In touting the device’s e-reader
suitability, the company cited the 7-inch capacitive touchscreen, which features
proprietary LG technology said to maximize the readability of the back-lit
screen while minimizing, but not eliminating, glare. The display also features in-plane
switching (IPS) like the iPad to deliver a 170-degree viewing angle, and 1,024
by 600 resolution, which delivers more pixels per inch than the larger iPad
despite the iPad’s higher resolution screen, company representatives said. The
screen displays more than 16 million colors.

Compared to larger tablets such
as the iPad, the Color Nook is also well-suited for reading because of its
light weight, at 15.8 ounces, and small size, at 8.1 inches by 5 inches by 0.48 inches, the company said.

The device delivers eight hours of reading time,
stores audio and video files for portable playback, and browses the web, though
the initial versions lacks Adobe Flash support, the most popular video format
in use on the web.

The Color Nook will also download Android apps from a
B&N store.
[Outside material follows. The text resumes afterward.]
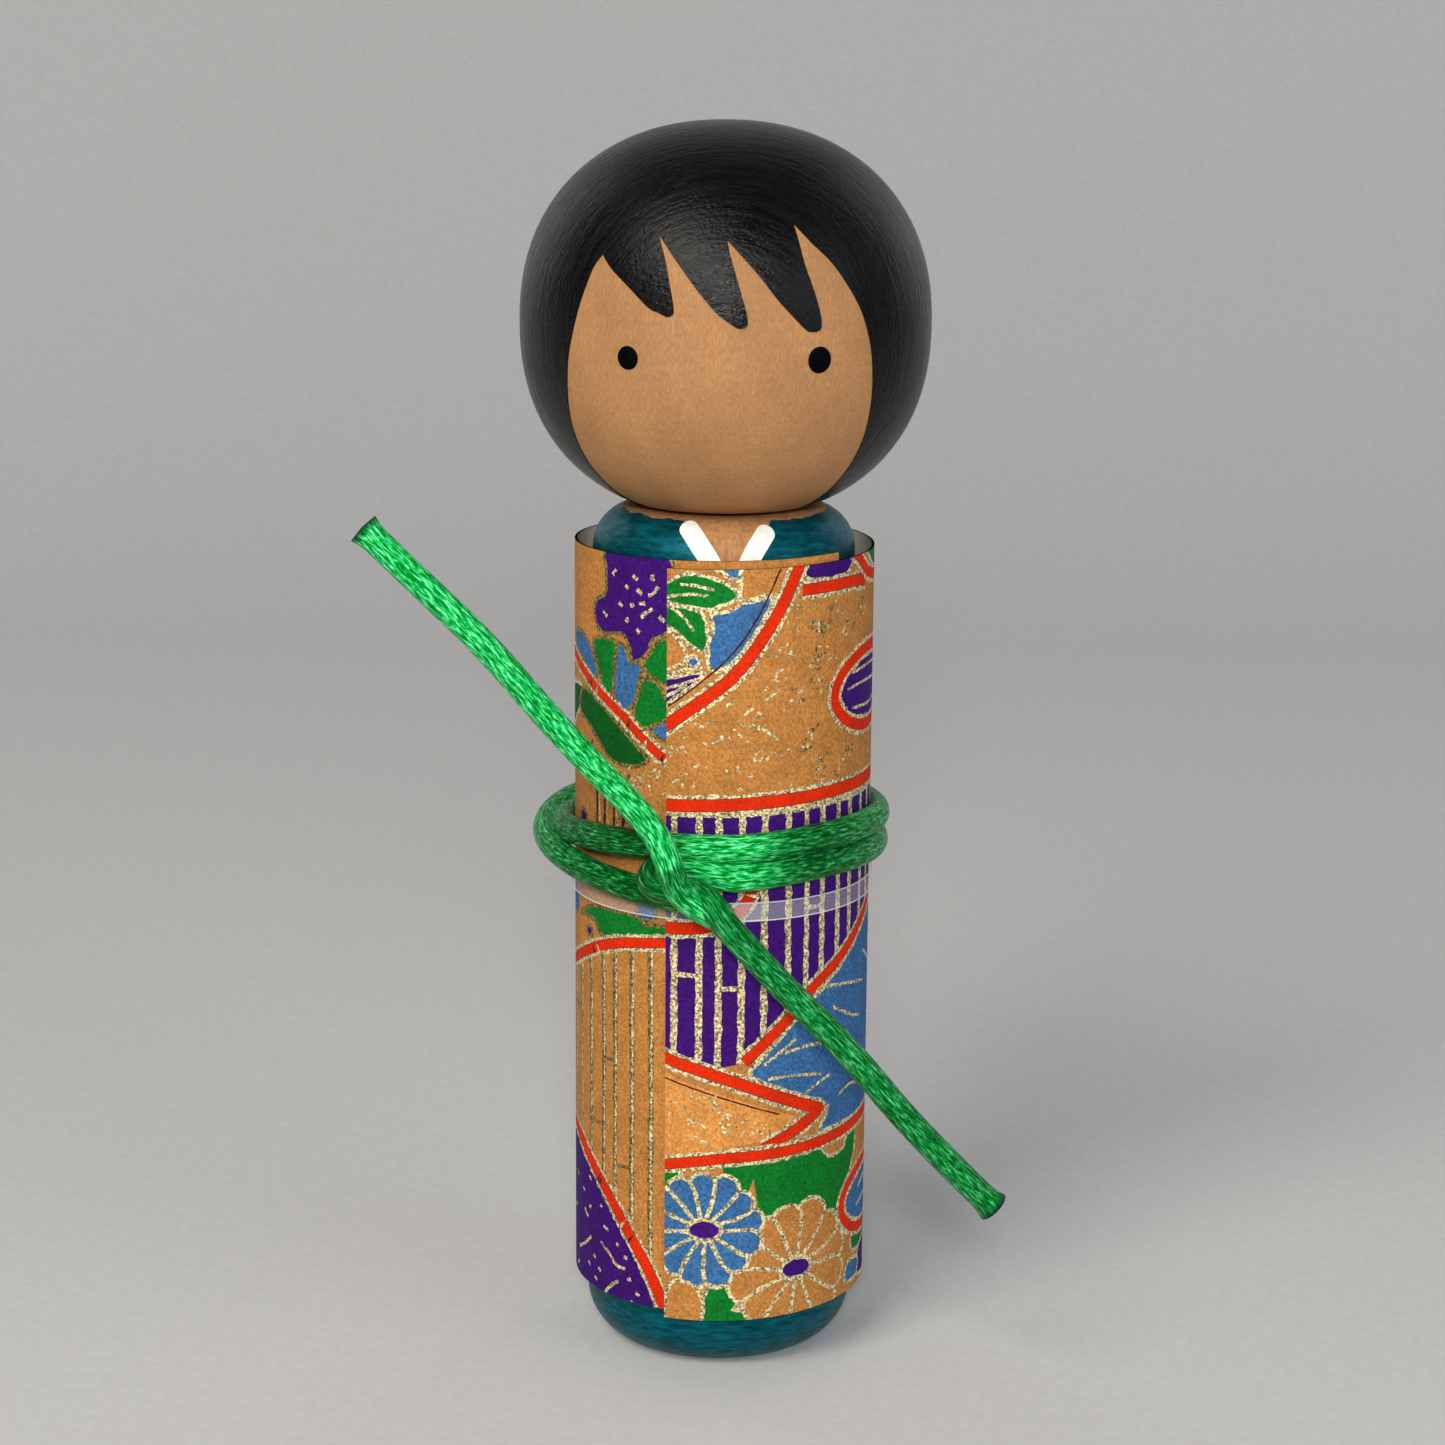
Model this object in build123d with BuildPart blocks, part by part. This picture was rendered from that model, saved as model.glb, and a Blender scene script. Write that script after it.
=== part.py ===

Although it won’t download apps directly from Google’s Android
Marketplace, B&N said it would be easy for Android-app developers to port
their existing Android apps to B&N’s store.

Like tablets,
the device stores music, video and photo files and comes with Microsoft Office
file-viewing software.

It also features
an included Pandora Internet radio app.

The device will
also display magazines in full color as well as more than 100 color picture
books for children with such features as limited animation, sound effects and
interactivity. The picture books will also read themselves if a parent is too
tired to read the book for their child.

Other
features include 8GB of embedded memory and 32GB microSD card slot.

The device isn’t the first color
LCD touchscreen ereader based on the Android OS. Pandigital earlier announced a
$199 7-inch Novel with integrated Barnes & Noble bookstore, but that model
offers fewer features and comes with 800 by 600 resistive touchscreen, with
stylus included. Like the Color Nook, it lacks access to the Android
Marketplace.

 For its current Nooks, B&N plans a
software upgrade available in mid- to late November.